When working with new technologies, banks should not underestimate the role of culture. Arvind Swami, Director, FSI, APAC at Red Hat Asia Pacific, noted that acquiring new software does not necessarily translate to success in developing and deploying new applications.

“You could be using new technologies like Red Hat OpenShift Container Platform but still be running the traditional waterfall model. That is not going to result in the agility and time to market that technologies like containers can provide. The big thing is the cultural side of it—shifting the mindset and embracing the new culture,” he said, emphasising that banks first need to understand the problem they need to solve, the use case to be deployed on the relevant technology, and the strategic steps to leverage the right aspects of the technology.

In other words, a cultural change is essential, along with introducing an organisational structure that promotes effective DevOps practices and collaboration between the business and IT sides of the organisation.

With regards to the rise of digital/virtual banks, Arvind believes that they pose a threat to traditional banks only in terms of how they provide quality service. This means that customer experience and engagement, as well as continuous innovation, are more important than ever for established banks to compete with new competitors.

But apart from enhancing the customer experience, traditional banks also need to upgrade their business strategies to achieve long-term success. “From a business perspective, the traditional banks have stronger books and the ability to lend over a longer period of time, which may lead to consumers perceiving established banks as more trustworthy than new digital-only banks or fintechs. Banks can take advantage of this and better compete with those competitors by transforming their business models and enhancing their ability to deliver innovative, personalised services,” he noted.

Onward with open banking
Red Hat’s concept of “open way of banking” provides a path for financial services to open their capabilities to the external world. “Open banking” is different from “open API” in that the latter is only one component of the former.

Open API allows players like software developers access to different projects and use cases. Meanwhile, open banking consists of three elements: technology (open API), the business ecosystem, and the data and consumers’ data rights.

In other words, open banking gives consumers control over data access when they have financial transactions with third-party service providers. In Southeast Asia, examples of financial institutions that have been successful in open banking are Singapore’s DBS Bank and Indonesia’s Bank Central Asia (BCA), which have created a good ecosystem of collaborators, as well as Malaysia’s Hong Leong Bank (HLB), which has integrated its offerings with WeChat Pay to enable WeChat users to make payments more easily when visiting Malaysia.

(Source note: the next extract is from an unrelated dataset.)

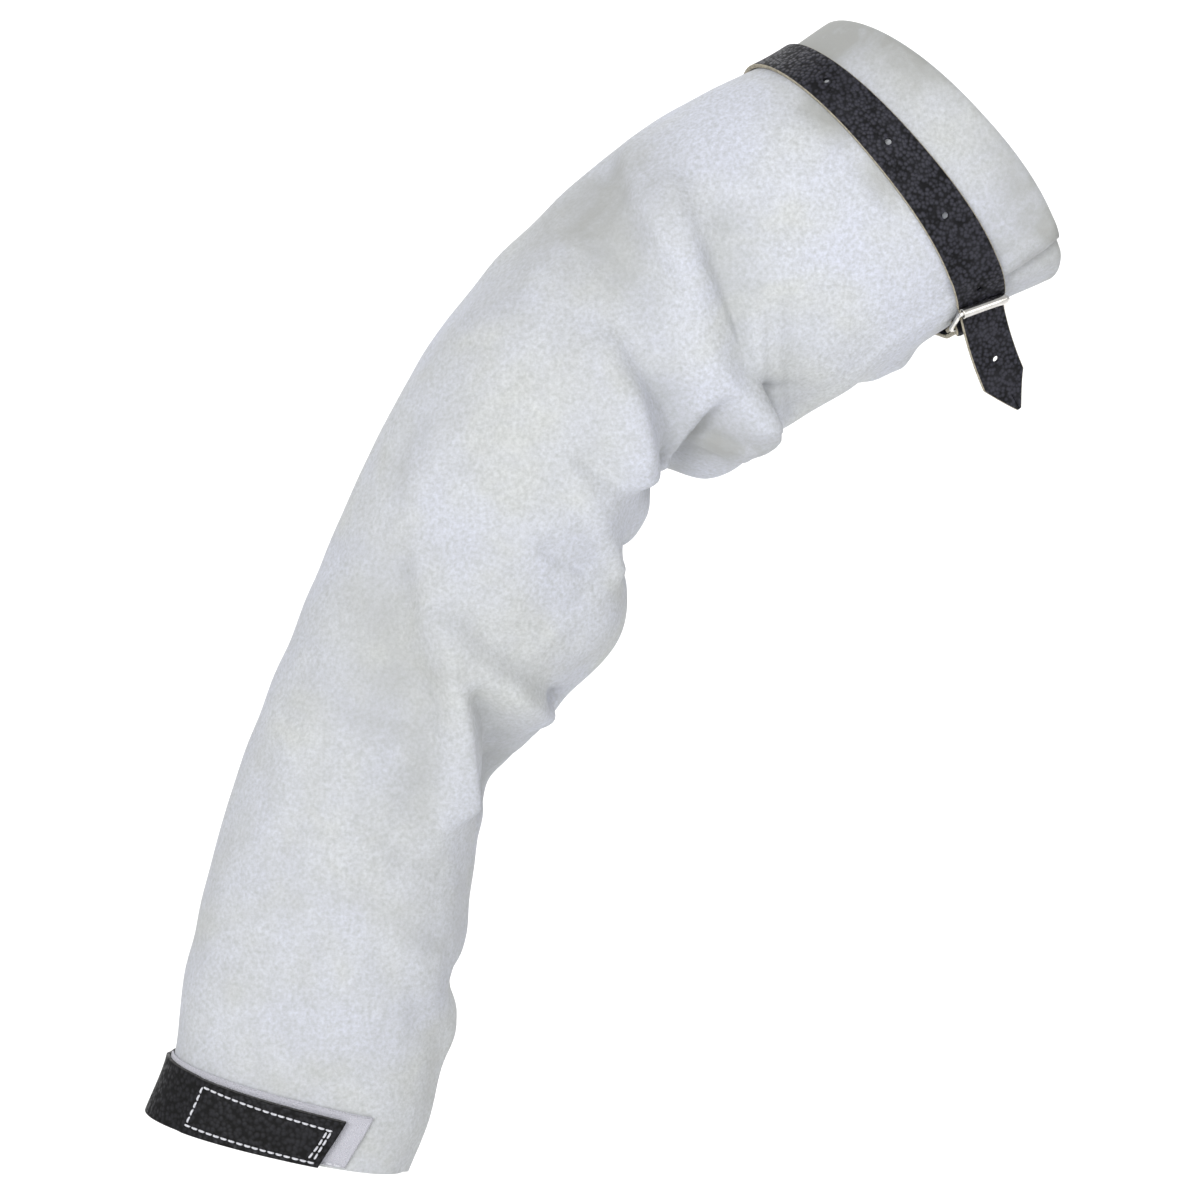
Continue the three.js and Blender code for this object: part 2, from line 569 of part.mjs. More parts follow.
// The back strap: round the back to the heel bar, round the bar and back under itself
function buckleStrapGeometry() {
  const start = degrees(STRAP_JOIN_ANGLE + 360) - 2 * GAP / ROUND;
  const heelAngle = buckle.heelAngle;
  const doubled = STRAP_THICK + GAP;
  const stations = bandAngles(start, heelAngle).map((angle) => {
    const away = (angle - heelAngle) * ROUND;
    const lift = doubled * (1 - smoothstep(away, FOLD_BACK + STRAP_THICK, FOLD_BACK * 2))
      + (2 * LOOP_RADIUS - doubled) * (1 - smoothstep(away, 0, FOLD_BACK * 0.6));
    const height = STRAP_SEAT + lift + rideOver(strapAlong(angle), angle);
    return strapLine(angle, height, degrees(BUCKLE_TURN) * (1 - smoothstep(away, 0, FOLD_BACK * 3)));
  });
  stations.pop();
  const { heel, ahead } = buckle;
  const { normal } = tubeFrame(strapAlong(heelAngle), heelAngle);
  const out = normal.clone().addScaledVector(buckle.across, -normal.dot(buckle.across)).normalize();
  const onward = new THREE.Vector3().crossVectors(buckle.across, out).normalize();
  if (onward.dot(ahead) < 0) onward.negate();
  for (let i = 0; i <= 6; i += 1) {
    const swept = Math.PI * i / 6;
    const radial = out.clone().multiplyScalar(Math.cos(swept)).addScaledVector(onward, -Math.sin(swept));
    stations.push(flatStation(heel.clone().addScaledVector(radial, LOOP_RADIUS), radial, STRAP_WIDTH / 2));
  }
  const underneath = bandAngles(heelAngle, heelAngle + FOLD_BACK / ROUND).slice(1);
  for (const angle of underneath) {
    const line = strapLine(angle, STRAP_SEAT, degrees(BUCKLE_TURN));
    stations.push(line.map(({ point, normal: n }) => ({ point, normal: n.clone().negate() })));
  }
  const slot = new THREE.BoxGeometry(PRONG_SLOT, FOLD_BACK, LOOP_RADIUS * 6);
  placeInBuckle(slot.translate(0, FOLD_BACK / 2 - LOOP_RADIUS * 1.6, 0), heel);
  return cutAway(bandGeometry(stations), [slot]);
}

function frameGeometry() {
  const inside = ROLLER_LENGTH + 2 * GAP;
  const half = inside / 2 + FRAME_BAR;
  const bar = FRAME_BAR / 2;
  const corner = FRAME_BAR;
  const outline = new THREE.Shape();
  outline.moveTo(-half + corner, -bar);
  outline.lineTo(half - corner, -bar);
  outline.absarc(half - corner, -bar + corner, corner, -Math.PI / 2, 0, false);
  outline.lineTo(half, FRAME_SPAN + bar - corner);
  outline.absarc(half - corner, FRAME_SPAN + bar - corner, corner, 0, Math.PI / 2, false);
  outline.lineTo(-half + corner, FRAME_SPAN + bar);
  outline.absarc(-half + corner, FRAME_SPAN + bar - corner, corner, Math.PI / 2, Math.PI, false);
  outline.lineTo(-half, -bar + corner);
  outline.absarc(-half + corner, -bar + corner, corner, Math.PI, Math.PI * 1.5, false);
  const window = new THREE.Path();
  window.moveTo(-inside / 2, bar);
  window.lineTo(-inside / 2, FRAME_SPAN - bar);
  window.lineTo(inside / 2, FRAME_SPAN - bar);
  window.lineTo(inside / 2, bar);
  window.closePath();
  outline.holes.push(window);
  const solid = new THREE.ExtrudeGeometry(outline, {
    depth: FRAME_BAR, bevelEnabled: false, curveSegments: 5,
  });
  return placeInBuckle(solid.translate(0, 0, -FRAME_BAR / 2), buckle.roller);
}

function rollerGeometry() {
  const bore = FRAME_BAR / 2 * Math.SQRT2 + GAP;
  const half = ROLLER_LENGTH / 2;
  const outline = [[bore, -half], [ROLLER_RADIUS, -half], [ROLLER_RADIUS, half], [bore, half], [bore, -half]];
  const tube = new THREE.LatheGeometry(outline.map(([x, y]) => new THREE.Vector2(x, y)), 20);
  return placeInBuckle(tube.rotateZ(Math.PI / 2), buckle.roller);
}

// The prong: hooked round the heel bar, its tip leaning on the tail's back face
function prongAngle() {
  const bend = degrees(TAIL_BEND);
  const back = PASS_RADIUS + STRAP_THICK / 2;
  const ring = FRAME_BAR / 2 * Math.SQRT2 + GAP + PRONG_RADIUS;
  const toTail = FRAME_SPAN * Math.sin(bend) - back;
  let open = 0;
  for (let i = 0; i < 8; i += 1) {
    const reach = toTail + ring * Math.cos(open) - PRONG_RADIUS - GAP;
    open = Math.asin(clamp(reach / PRONG_LENGTH, 0, 1));
  }
  return bend + open;
}

function prongGeometry() {
  const angle = prongAngle();
  const ring = FRAME_BAR / 2 * Math.SQRT2 + GAP + PRONG_RADIUS;
  const at = (a, r) => new THREE.Vector3(0, Math.cos(a) * r, Math.sin(a) * r);
  const points = [];
  const leave = angle - Math.PI / 2;
  for (let i = 0; i <= 14; i += 1) points.push(at(leave - degrees(265) * (1 - i / 14), ring));
  const end = points.at(-1);
  for (const share of [0.35, 0.7, 1]) points.push(end.clone().add(at(angle, PRONG_LENGTH * share)));
  const path = new THREE.CatmullRomCurve3(points, false, 'centripetal');
  const circle = new THREE.Shape().absarc(0, 0, PRONG_RADIUS, 0, Math.PI * 2, false);
  const wire = new THREE.ExtrudeGeometry(circle, { steps: 22, extrudePath: path, curveSegments: 4 });
  return placeInBuckle(wire, buckle.heel);
}

// A patch or tab on the wrist: a slab round the tube between two angles, its lower and upper
// edges as shares along, its underside at a height over the leather's middle
function wristPiece({ from, to, lower, upper, seat, thick }) {
  const angles = bandAngles(degrees(from), degrees(to));
  const line = (angle, lift) => [0, 0.5, 1].map((share) => {
    const along = THREE.MathUtils.lerp(lower(angle), upper(angle), share);
    const slant = degrees(END_SLANT) * (1 - share) * smoothstep(angle, degrees(to - SLANT_RUN), degrees(to));
    return lifted(along, angle - slant, seat(angle) + lift).point;
  });
  return slab(angles.map((a) => line(a, thick)), angles.map((a) => line(a, 0)), false);
}

const tabUpper = (angle) => {
  const share = (angle - degrees(TAB_ROOT_ANGLE)) / degrees(TAB_END_ANGLE - TAB_ROOT_ANGLE);
  return THREE.MathUtils.lerp(TAB_ROOT_WIDTH, TAB_END_WIDTH, share) / LENGTH;
};
const loopUpper = (angle) => {
  const share = (angle - degrees(LOOP_START_ANGLE)) / degrees(LOOP_END_ANGLE - LOOP_START_ANGLE);
  return tabUpper(angle) + THREE.MathUtils.lerp(PATCH_SHOW_START, PATCH_SHOW_END, share) / LENGTH;
};
const PATCH_SEAT = WALL / 2 + GAP;
const PATCH_RISE = PATCH_THICK + GAP;

// Rises from 0 to 1 over a short run before the start angle
function risesBefore(angle, startDegrees) {
  const away = (degrees(startDegrees) - angle) * ROUND;
  return 1 - smoothstep(away, GAP, LAP_RUN);
}

const wristShapes = {
  loop: {
    from: LOOP_START_ANGLE,
    to: LOOP_END_ANGLE,
    lower: () => PATCH_INSET / LENGTH,
    upper: loopUpper,
    seat: () => PATCH_SEAT,
    thick: PATCH_THICK,
  },
  hook: {
    from: HOOK_START_ANGLE,
    to: TAB_END_ANGLE - THREE.MathUtils.radToDeg(HOOK_INSET / ROUND),
    lower: () => HOOK_INSET / LENGTH,
    upper: (angle) => tabUpper(angle) - HOOK_INSET / LENGTH,
    seat: () => PATCH_SEAT + PATCH_RISE,
    thick: PATCH_THICK,
  },
  tab: {
    from: TAB_ROOT_ANGLE,
    to: TAB_END_ANGLE,
    lower: () => 0,
    upper: tabUpper,
    seat: (angle) => PATCH_SEAT + PATCH_RISE * risesBefore(angle, LOOP_START_ANGLE)
      + PATCH_RISE * risesBefore(angle, HOOK_START_ANGLE),
    thick: TAB_THICK,
  },
};

const material = {
  suede: () => new THREE.MeshStandardMaterial({ color: 0xc9cdd0, roughness: 0.95, metalness: 0 }),
  leather: () => new THREE.MeshStandardMaterial({ color: 0x2c2c31, roughness: 0.55, metalness: 0 }),
  nickel: () => new THREE.MeshStandardMaterial({ color: 0xc8c6c0, roughness: 0.2, metalness: 1 }),
  loops: () => new THREE.MeshStandardMaterial({ color: 0xd6d6de, roughness: 0.9, metalness: 0 }),
  hooks: () => new THREE.MeshStandardMaterial({ color: 0xb4b4ba, roughness: 0.8, metalness: 0 }),
};

const group = new THREE.Group();
function add(name, geometry, finish) {
  const mesh = new THREE.Mesh(geometry, finish);
  mesh.name = name;
  group.add(mesh);
}

add('sleeve_body', sleeveGeometry(), material.suede());
add('upper_strap', upperStrapGeometry(), material.leather());
add('buckle_strap', buckleStrapGeometry(), material.leather());
add('buckle_frame', frameGeometry(), material.nickel());
add('buckle_roller', rollerGeometry(), material.nickel());
add('buckle_prong', prongGeometry(), material.nickel());
add('wrist_tab', wristPiece(wristShapes.tab), material.leather());
add('hook_patch', wristPiece(wristShapes.hook), material.hooks());
add('loop_patch', wristPiece(wristShapes.loop), material.loops());

export default group;
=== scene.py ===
import math

import bpy
import numpy as np
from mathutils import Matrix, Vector


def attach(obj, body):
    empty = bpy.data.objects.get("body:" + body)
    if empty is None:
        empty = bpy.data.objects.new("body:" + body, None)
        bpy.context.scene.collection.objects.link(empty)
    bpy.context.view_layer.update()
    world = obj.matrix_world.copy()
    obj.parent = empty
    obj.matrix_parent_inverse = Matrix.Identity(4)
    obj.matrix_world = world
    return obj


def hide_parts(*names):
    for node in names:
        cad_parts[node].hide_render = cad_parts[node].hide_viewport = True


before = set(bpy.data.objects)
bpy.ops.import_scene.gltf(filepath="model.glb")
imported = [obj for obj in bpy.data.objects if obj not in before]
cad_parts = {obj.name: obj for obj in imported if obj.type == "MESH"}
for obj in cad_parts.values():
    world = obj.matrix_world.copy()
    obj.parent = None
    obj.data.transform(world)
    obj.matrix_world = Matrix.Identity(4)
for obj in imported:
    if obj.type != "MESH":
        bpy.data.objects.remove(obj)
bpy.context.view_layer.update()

bl_info = {
    "name": "Welding sleeve",
    "version": (1, 0, 0),
    "blender": (4, 5, 0),
    "location": "3D View > Sidebar > Welding sleeve",
    "description": "A split-leather welding sleeve with a strap, a roller buckle and a wrist tab",
    "category": "Object",
}

MM = 0.001

# The sleeve's form, in millimetres: the same sizes and tables as the solids
LENGTH = 558.0
WIDTH = 150.0
DEPTH = 112.0
RIM_REACH = 15.0
STRAP_ALONG = 0.937
STRAP_BOW = 0.019
ORIGIN_ALONG = 0.94
SECTION_POWER = 0.9
SPINE_STEPS = 440
SPINE_END = 1.1
EDGE_ZONE = 0.1
NORMAL_REACH = 2.5
WAVE_SEED = 7
WAVE_COUNT = 14
WAVE_SHORTEST = 16
WAVE_LONGEST = 46
WAVE_MEAN = 30
WAVE_DEPTH = 1.5
MOST_SOIL_AND_SHADE = 1.6
HOLLOW_DEPTH = 7.0
LEAST_FACES = 1000
ROUND = (WIDTH + DEPTH) / 4
GAP = 0.3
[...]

Considering the difficulty of doing away with legacy technology, Arvind cited the importance of governance. “You have to make sure that you work together and this is where the governance framework comes into play: How do you make sure that the old and the new can exist? Will you either transform or replace the old? That aspect is extremely important because for new technology, a lot of it is open and works in the open world,” he commented.

In the current environment, both traditional and virtual banks can easily deploy new technologies that reinforce their relationship with customers. The advantage of digital banks lies in their agility because their business model is inherently more flexible than the business-as-usual approach of traditional banks, which takes time to re-architect older technologies—a challenge that incumbents have to overcome in the long run.